The person who perceives the non-existent person during the events is hallucinating. They are not acting rationally. If you watched them have a conversation with thin air you would call them crazy and generally untrustworthy. But the person who's mind creates the narrative afterwards does not hallucinate, they act rationally at the time and only later use the story to cope with post-traumatic stress. Note that these perceived people are generally helpful, as opposed to hallucinated people who are generally not.

People remember their guardian angel helping them climb out of a collapsed building. You don't see such people ignore firefighters to continue their conversation with the angel. That would be crazy.


It can also help to remember that memories are far from totally accurate video recordings of an event. They are highly-lossfully-compressed, and there's some evidence that the act of recalling them is destructive, so every time a memory is recalled it is destroyed, processed, and re-written.

It isn't surprising that when a very out-of-the-usual event occurs, and the memory goes through this lossy compression and lossy storage, that when it is later reconstructed with the lossy decompression schema generated by a lifetime of "usual" experiences that it would result in phantom "usual experiences" being generated. It is very similar in process to those "deep learning" pictures that turn everything picture you feed it into bizarre mixes of dogs and sea creatures, because that's all that decompression schema understands.


> It can also help to remember that memories are far from totally accurate video recordings of an event. They are highly-lossfully-compressed, and there's some evidence that the act of recalling them is destructive

We have counter-examples of eidetic memory for vision, conversations etcetera so any model has to allow for near-perfect recall.


I think what parent is saying is that subjectively the experience of remembering an imaginary person helped them is not qualitatively different than the experience of remembering a real person helping them. As far as their conception of reality is concerned, someone helped them and for some reason there is no evidence that person existed.


I was sleepy but you’re last sentence snapped my eyes open. What an incredible concept.


Reminds of the movie Inception where Robert's subconscious mind is trained to protect itself from dream thiefs.


I wonder if such training exists today. Would it be called mindfulness? Maybe it’s just meditation.


Yes, that's it exactly. "Mindfulness" or "meditation" or whatever you want to call it is nothing more than a set of practices that gives your conscious mind awareness of and access to processes in your brain that it doesn't by default have access to. There's nothing mysterious or woowoo about it, other than the fact that your brain is not a computer so the activity by which this access is gained looks a little weirder (to a tech person) than hooking up a connector to a BDM interface.

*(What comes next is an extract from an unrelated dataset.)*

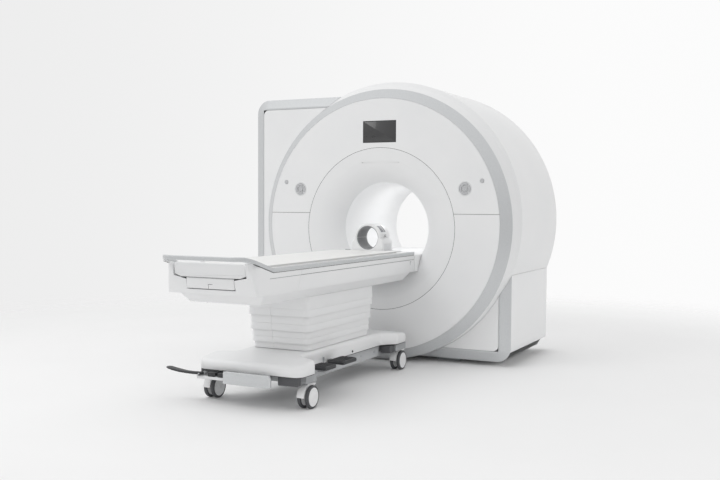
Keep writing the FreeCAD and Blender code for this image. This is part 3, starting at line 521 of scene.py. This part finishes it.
def base_cover():
    """The white moulding over the trolley's frame: wide ends, a narrow waist, crowned lengthways."""
    low, high = corners("base_cover")
    hole, hole_foot, hole_head = 150, -1395, -575
    right = eased([
        (hole, low.y), (high.x, low.y), (high.x, -1578), (228, -1528), (228, hole_foot), (228, hole_head),
        (228, -440), (315, -340), (315, high.y), (hole, high.y),
    ], [0, 60, 46, 40, 0, 0, 40, 46, 50, 0], 8)
    loop = right + [Vector((-p.x, p.y)) for p in reversed(right)]
    brim, slope_foot, slope_head = 260, -1401, -570

    def crown(y):
        """The height of the moulding's back at a place along it."""
        share = (y - low.y) / (slope_foot - low.y) if y < -1000 else (high.y - y) / (high.y - slope_head)
        return brim + (high.z - brim) * math.sin(max(0.0, min(1.0, share)) * math.pi / 2)

    round_over, wall = 24, 4
    arc = [(round_over * (1 - math.cos(t)),
        round_over * (1 - math.sin(t))) for t in (i * math.pi / 12 for i in range(7))]
    sides = [[(2.5, low.z), (0, low.z + 2.5)], [(wall, low.z)]]
    bm = bmesh.new()

    def ring(distance, height=None, drop=0.0):
        """A ring of vertices set in from the outline."""
        moved = inset(loop, distance)
        return [bm.verts.new((p.x, p.y, crown(p.y) - drop if height is None else height)) for p in moved]

    rings = [ring(*spot) for spot in sides[0]] + [ring(distance, drop=drop) for distance, drop in arc]
    upper = len(rings) - 1
    rings += [ring(wall + round_over, drop=wall),
        ring(wall, drop=round_over + 8)] + [ring(*spot) for spot in sides[1]]
    size, count = len(loop), len(right)
    for at, one in enumerate(rings):
        if at == upper:
            continue
        two = rings[(at + 1) % len(rings)]
        for i in range(size):
            after = (i + 1) % size
            bm.faces.new((one[i], one[after], two[after], two[i]))
    decks = []
    for edge in rings[upper:upper + 2]:
        rows = [(edge[0], edge[0], edge[size - 1], edge[size - 1])]
        for i in range(1, count - 1):
            near, far = edge[i], edge[size - 1 - i]
            inner = [bm.verts.new((side * hole, near.co.y, near.co.z)) for side in (1, -1)]
            rows.append((near, *inner, far))
        rows.append((edge[count - 1], edge[count - 1], edge[count], edge[count]))
        decks.append(rows)
        for row, after in zip(rows, rows[1:]):
            middle = (row[1].co.y + after[1].co.y) / 2
            for i in range(3):
                if i == 1 and hole_foot < middle < hole_head:
                    continue
                quad = (row[i], row[i + 1], after[i + 1], after[i])
                bm.faces.new([v for k, v in enumerate(quad) if v not in quad[:k]])
    walls = [i for i, row in enumerate(decks[0]) if hole_foot - 1 < row[1].co.y < hole_head + 1]
    for one, two in zip(walls, walls[1:]):
        for side in (1, 2):
            bm.faces.new((decks[0][one][side], decks[0][two][side], decks[1][two][side], decks[1][one][side]))
    for end in (walls[0], walls[-1]):
        bm.faces.new((decks[0][end][1], decks[0][end][2], decks[1][end][2], decks[1][end][1]))
    shown("base_cover_shell", bm, "trolley", SHELL, ["base_cover"], sharp=50)
    # a dark seal runs under the skirt's edge
    seal = bmesh.new()
    band = [(1.5, low.z - 2.5), (7, low.z - 2.5), (7, low.z + 2), (1.5, low.z + 2)]
    skin(seal, [placed(inset(loop, distance), "z", height) for distance, height in band], closed=True)
    shown("skirt_seal", seal, "trolley", SEAL_AND_SHADOW)


base_cover()


def bar(name, body, finish, axis, low, high, radius=2.0, edge=1.0, stands_for=()):
    """A bar between two corners, rounded at its edges, whose length runs along an axis."""
    bm = bmesh.new()
    across = [i for i in range(3) if "xyz"[i] != axis]
    outline = box_outline([low[i] for i in across], [high[i] for i in across], radius, 4)
    at = "xyz".index(axis)
    slab(bm, outline, axis, low[at], high[at], edge)
    return shown(name, bm, body, finish, stands_for)


def plate(name, body, finish, axis, outline, low, high, edge=1.0, radius=0.0, stands_for=(),
        sharp=35):
    """A flat plate cut to an anticlockwise outline across an axis."""
    bm = bmesh.new()
    slab(bm, eased(outline, radius, 5) if radius else [Vector(p) for p in outline], axis, low, high, edge)
    return shown(name, bm, body, finish, stands_for, sharp)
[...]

But it amounts to (more or less) the same thing.


I think the brain may very well have some hidden parts. For example, when we dream, a different part of the brain comes up with a plot for the dream which we don't have control over. It's almost like the brain is being trained using an adversarial network.


Ugh, wake up and notice a typo.


> The most common I've encountered is the stereotypical tale of "mountain madness" [2] where an injured or lost climber receives help or guidance from an imaginary being (who presumably seemed quite real to them during their escape from peril).

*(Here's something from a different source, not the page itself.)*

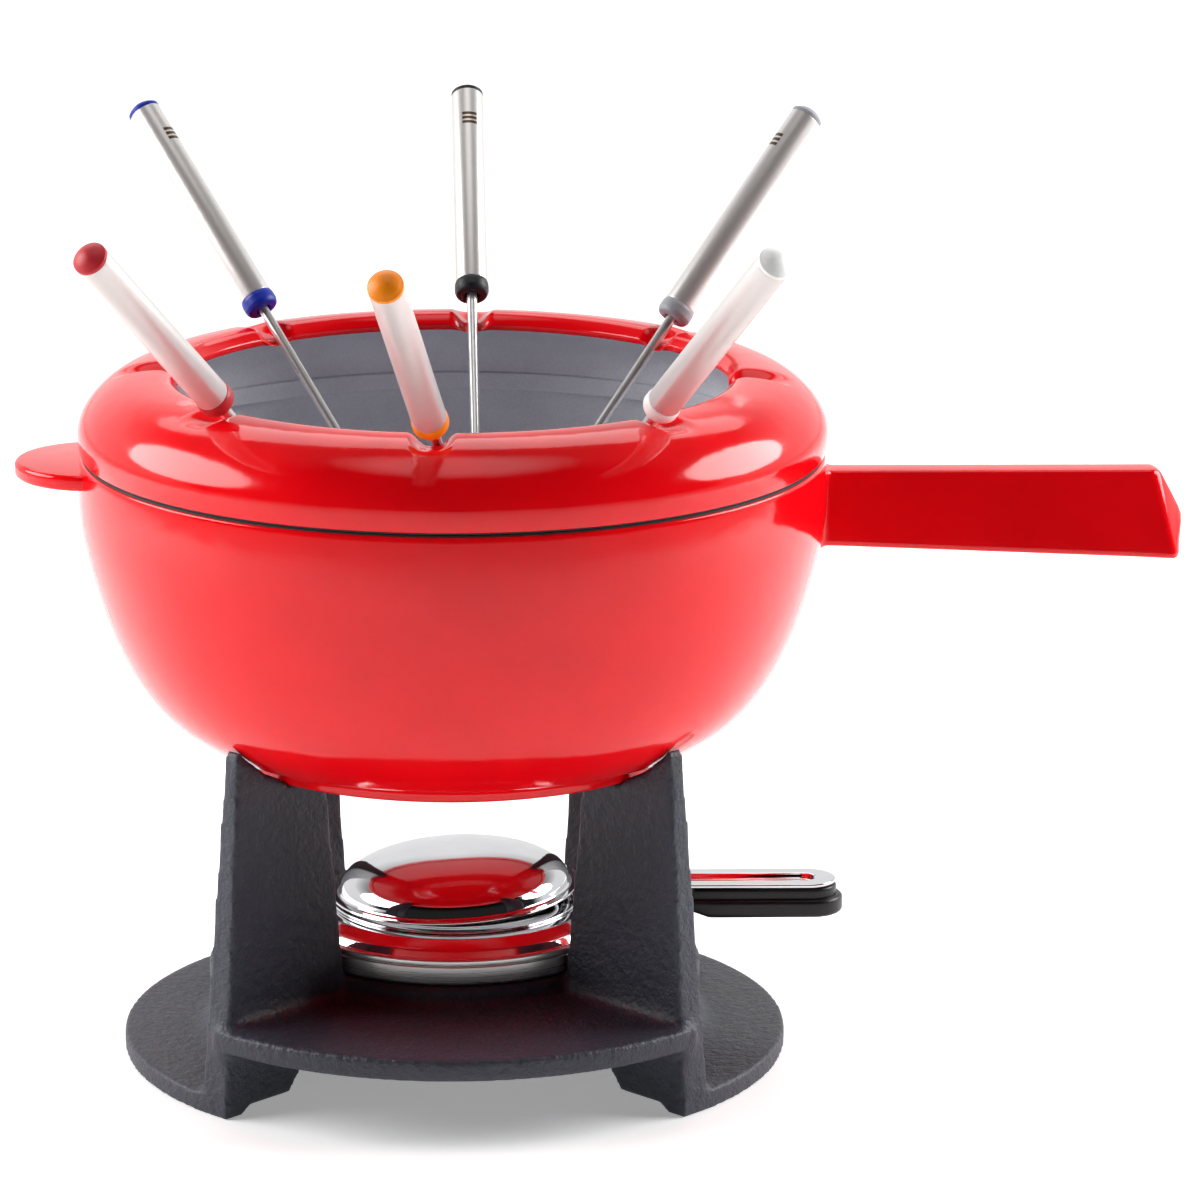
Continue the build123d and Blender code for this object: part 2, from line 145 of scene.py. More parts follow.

From the article you linked:

> the researchers believe that lack of oxygen and simply being completely dependent on oneself could trigger it.

Hypoxia can have bizarre effects on the body, but especially the brain. Anyone with chronic sleep apnea or who has dealt with hypoxia in any form can attest that the brain starts behaving in weird ways when it's deprived of oxygen.


> Literature, fiction and cinema are all full of similar tales (not all in mountain scenarios) and so I expect that this "ability" is part of being human.

Cast Away with Tom Hanks is an example of that. Not sure if The Terminal or Into The Wild or Martyrs also had that concept, but it would've fit.

I wonder if (extreme) trauma can cause people to become so-called 'paranormal'.